Do you have a favourite piece in your collection?

Well, right now perhaps I have a small cross that I bought at the flea market in Vienna, it only cost a couple of euros. I’m not religious or anything, I just thought it was pretty. I think that’s my approach to everything I collect. That’s what my blog is about too. When I buy things, they mean a lot to me, they have a high value for me.

Do you throw things away once in a while or do you save everything?

Oh yes, I try to throw things away. When we moved recently, I separated myself from many things.

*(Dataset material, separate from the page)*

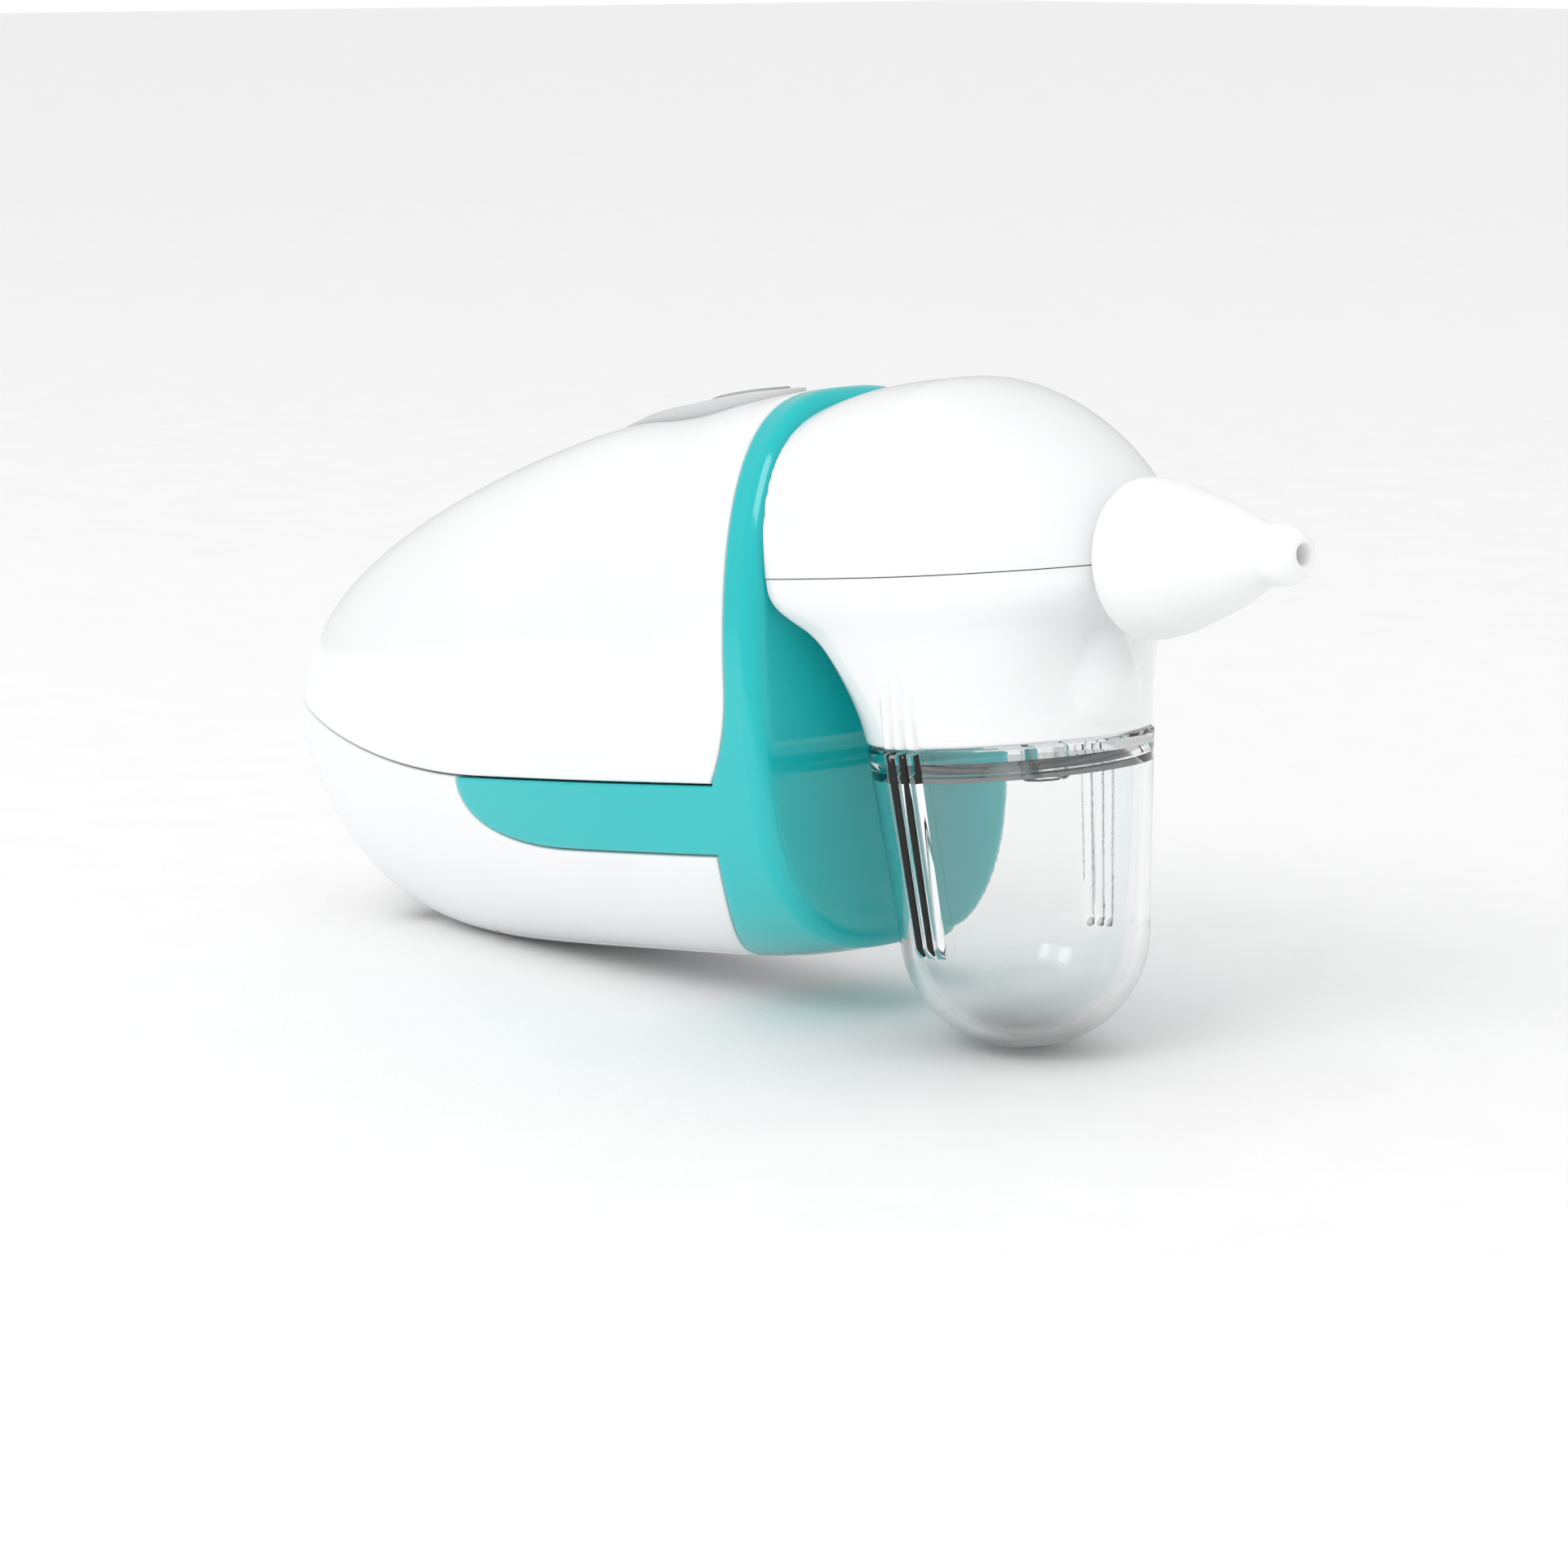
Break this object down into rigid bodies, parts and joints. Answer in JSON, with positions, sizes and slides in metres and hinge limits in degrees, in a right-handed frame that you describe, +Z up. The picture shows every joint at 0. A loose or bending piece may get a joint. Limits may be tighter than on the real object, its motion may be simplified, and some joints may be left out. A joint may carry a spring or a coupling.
{
  "type": "nasal aspirator",
  "caption": "Handheld battery nasal aspirator with a whale-shaped pod, soft silicone tip and clear collection cup.",
  "frame": {"origin": "centre of the object's bounding box, on the surface it rests on", "axes": "+X towards the soft tip, +Y to the object's left, +Z up with the object resting on its cup and heel"},
  "size_m": [0.1732, 0.0414, 0.0763],
  "materials": {
    "gloss_white": "gloss",
    "satin_white": "satin",
    "teal": "gloss",
    "clear": "clear gloss",
    "silicone": "matte",
    "grey": "satin",
    "light_grey": "satin",
    "dark": "matte",
    "steel": "satin",
    "motor_can": "satin",
    "brass": "satin",
    "board": "satin",
    "cell_skin": "gloss",
    "red": "matte"
  },
  "bodies": {
    "pod": {"upper_shell": "gloss_white", "lower_shell": "satin_white", "front_frame": "teal", "head_cover": "gloss_white", "head_base": "gloss_white", "nozzle_spigot": "gloss_white", "cup_seal": "silicone", "inlet_tube": "clear", "check_valve": "silicone", "suction_port": "light_grey", "suction_hose": "silicone", "pump_head": "light_grey", "pump_body": "dark", "pump_diaphragm": "dark", "motor": "motor_can", "circuit_board": "board", "power_switch": "dark", "level_switch": "dark", "button_bezel": "light_grey", "chassis": "satin_white", "battery_left": "cell_skin", "battery_right": "cell_skin", "spring_left": "steel", "spring_right": "steel", "contact_bridge": "brass", "contact_positive": "brass", "contact_negative": "brass", "head_screw_left": "steel", "head_screw_right": "steel", "rear_screw_left": "steel", "rear_screw_right": "steel", "board_screw_left": "steel", "board_screw_right": "steel", "motor_lead_red": "red", "motor_lead_black": "dark", "battery_lead_red": "red", "battery_lead_black": "dark"},
    "power_button": {"power_button": "grey"},
    "level_button": {"level_button": "light_grey"},
    "tip": {"silicone_tip": "silicone"},
    "cup": {"collection_cup": "clear"},
    "door": {"battery_door": "satin_white"},
    "motor_shaft": {"motor_shaft": "steel", "eccentric": "brass"}
  },
  "joints": [
    {"name": "power_press", "type": "slide", "parent": "pod", "child": "power_button", "axis": [0.1167, 0, -0.9932], "range_m": [0, 0.0008], "stiffness_N_per_m": 300},
    {"name": "level_press", "type": "slide", "parent": "pod", "child": "level_button", "axis": [0.1167, 0, -0.9932], "range_m": [0, 0.0008], "stiffness_N_per_m": 300},
    {"name": "tip_pull", "type": "slide", "parent": "pod", "child": "tip", "axis": [0.9932, 0, 0.1167], "range_m": [0, 0.02]},
    {"name": "cup_pull", "type": "slide", "parent": "pod", "child": "cup", "axis": [0.1167, 0, -0.9932], "range_m": [0, 0.03]},
    {"name": "door_hinge", "type": "hinge", "parent": "pod", "child": "door", "pos_m": [0.00738, 0, 0.00557], "axis": [0, -1, 0], "range_deg": [0, 60]},
    {"name": "shaft_spin", "type": "hinge", "parent": "pod", "child": "motor_shaft", "pos_m": [-0.02433, 0, 0.03728], "axis": [0.9932, 0, 0.1167], "continuous": true}
  ]
}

Was it easy or hard for you?

Both. I ask myself, why I still keep this or that. My daughter is ten and what is she supposed to do with all the stuff when I die. Like my large yarn collection with balls of every possible shape. They are all unique and beautiful and I have some from the 19th century. I was just on a television show because of it. A lot of people think I’m crazy because I collect this, buy my daughter said, “I want to keep your yarn.” That was so sweet of her.

You have said that you love books. Do you like to read or do you just like the way they look, the typeface, how they feel and smell?

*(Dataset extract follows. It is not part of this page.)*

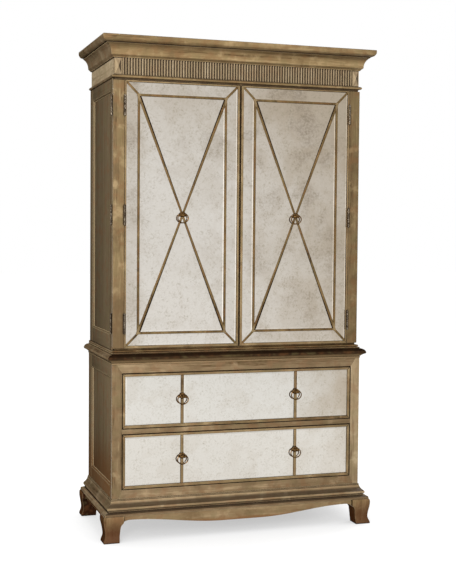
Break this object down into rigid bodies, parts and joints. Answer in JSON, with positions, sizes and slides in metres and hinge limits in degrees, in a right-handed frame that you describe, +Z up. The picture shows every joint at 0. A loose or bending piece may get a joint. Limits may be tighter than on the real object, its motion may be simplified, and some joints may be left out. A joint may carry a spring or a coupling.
{
  "type": "armoire",
  "caption": "Two-part wooden armoire: mirrored wrap-around doors with crossed bars and ring pulls over mirrored drawers, on curved bracket feet.",
  "frame": {"origin": "on the floor, in the middle of the footprint", "axes": "+Z up, the doors and drawers face -Y, +X to the right of someone facing the front"},
  "size_m": [1.274, 0.569, 2.19],
  "materials": {
    "front_wood": "antiqued champagne-gold glaze over streaky wood grain, satin",
    "case_wood": "brown-gold glazed veneer, satin",
    "plain_wood": "plain clear-finished inner boards",
    "mirror": "antiqued mirror glass with cloudy grey-beige mottling",
    "brass": "dark antique brass, worn on the high spots",
    "steel": "brushed steel tube"
  },
  "bodies": {
    "case": {"foot_front_left": "front_wood", "foot_front_right": "front_wood", "foot_back_left": "case_wood", "foot_back_right": "case_wood", "aprons": "front_wood", "base_moulding": "front_wood", "lower_side_left": "case_wood", "lower_side_right": "case_wood", "lower_face_frame": "front_wood", "lower_bottom": "plain_wood", "lower_top": "plain_wood", "lower_back": "plain_wood", "dust_board": "plain_wood", "drawer_runners": "plain_wood", "waist_moulding": "front_wood", "plinth_bead": "front_wood", "upper_side_left": "case_wood", "upper_side_right": "case_wood", "upper_bottom": "plain_wood", "upper_top": "plain_wood", "upper_back": "plain_wood", "shelf": "plain_wood", "clothes_rod": "steel", "inner_fittings": "brass", "astragal": "front_wood", "frieze_boards": "front_wood", "frieze_reeding": "front_wood", "frieze_blocks": "front_wood", "crown_moulding": "front_wood", "crown_top": "case_wood", "case_hinges": "brass"},
    "stile_left": {"stile_left": "front_wood", "stile_hinges_left": "brass"},
    "door_left": {"door_left": "front_wood", "door_mirrors_left": "mirror", "door_bars_left": "front_wood", "door_fittings_left": "brass", "door_pull_left": "brass"},
    "stile_right": {"stile_right": "front_wood", "stile_hinges_right": "brass"},
    "door_right": {"door_right": "front_wood", "door_mirrors_right": "mirror", "door_bars_right": "front_wood", "door_fittings_right": "brass", "door_pull_right": "brass"},
    "drawer_upper": {"drawer_upper_front": "front_wood", "drawer_upper_mirrors": "mirror", "drawer_upper_box": "plain_wood", "drawer_upper_pulls": "brass"},
    "drawer_lower": {"drawer_lower_front": "front_wood", "drawer_lower_mirrors": "mirror", "drawer_lower_box": "plain_wood", "drawer_lower_pulls": "brass"},
    "ring_door_left": {"ring_door_left": "brass"},
    "ring_door_right": {"ring_door_right": "brass"},
    "ring_upper_left": {"ring_upper_left": "brass"},
    "ring_upper_right": {"ring_upper_right": "brass"},
    "ring_lower_left": {"ring_lower_left": "brass"},
    "ring_lower_right": {"ring_lower_right": "brass"}
  },
  "joints": [
    {"name": "stile_left_swing", "type": "hinge", "parent": "case", "child": "stile_left", "pos_m": [-0.584, -0.196, 1.42425], "axis": [0, 0, -1], "range_deg": [0, 90]},
    {"name": "door_left_swing", "type": "hinge", "parent": "stile_left", "child": "door_left", "pos_m": [-0.5295, -0.2225, 1.42425], "axis": [0, 0, -1], "range_deg": [0, 180]},
    {"name": "stile_right_swing", "type": "hinge", "parent": "case", "child": "stile_right", "pos_m": [0.584, -0.196, 1.42425], "axis": [0, 0, 1], "range_deg": [0, 90]},
    {"name": "door_right_swing", "type": "hinge", "parent": "stile_right", "child": "door_right", "pos_m": [0.5295, -0.2225, 1.42425], "axis": [0, 0, 1], "range_deg": [0, 180]},
    {"name": "drawer_upper_slide", "type": "slide", "parent": "case", "child": "drawer_upper", "axis": [0, -1, 0], "range_m": [0, 0.38]},
    {"name": "drawer_lower_slide", "type": "slide", "parent": "case", "child": "drawer_lower", "axis": [0, -1, 0], "range_m": [0, 0.38]},
    {"name": "ring_door_left_swing", "type": "hinge", "parent": "door_left", "child": "ring_door_left", "pos_m": [-0.26775, -0.2275, 1.42425], "axis": [-1, 0, 0], "range_deg": [0, 60]},
    {"name": "ring_door_right_swing", "type": "hinge", "parent": "door_right", "child": "ring_door_right", "pos_m": [0.26775, -0.2275, 1.42425], "axis": [-1, 0, 0], "range_deg": [0, 60]},
    {"name": "ring_upper_left_swing", "type": "hinge", "parent": "drawer_upper", "child": "ring_upper_left", "pos_m": [-0.269, -0.2485, 0.62375], "axis": [-1, 0, 0], "range_deg": [0, 85]},
    {"name": "ring_upper_right_swing", "type": "hinge", "parent": "drawer_upper", "child": "ring_upper_right", "pos_m": [0.269, -0.2485, 0.62375], "axis": [-1, 0, 0], "range_deg": [0, 85]},
    {"name": "ring_lower_left_swing", "type": "hinge", "parent": "drawer_lower", "child": "ring_lower_left", "pos_m": [-0.269, -0.2485, 0.35675], "axis": [-1, 0, 0], "range_deg": [0, 85]},
    {"name": "ring_lower_right_swing", "type": "hinge", "parent": "drawer_lower", "child": "ring_lower_right", "pos_m": [0.269, -0.2485, 0.35675], "axis": [-1, 0, 0], "range_deg": [0, 85]}
  ]
}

I prefer to read nonfiction books, but I like design books, the way they are layed out, how they are bound, the typography, there’s a certain level in book design that is completely ignored. I have a lot of beautifully designed books. In the 40’s and 50’s there were great American book designers, I collect their books because they are so beautiful. When I teach design, I use lots of examples to show how design functions. Herbert Matter designed a beautiful book about Albert Giacometti, without text, with lots of photos, it’s amazing. I use it to show students how to compose pictures, how to put them into a relationship, what the size ratios are and so on. You can learn so much when you see how people design things.

What else do you think about?

I am often unsure about where I stand inn life and that’s why I read so many nonfiction books, because I want to just be a little smarter. But I think that it has to do with doing what you love.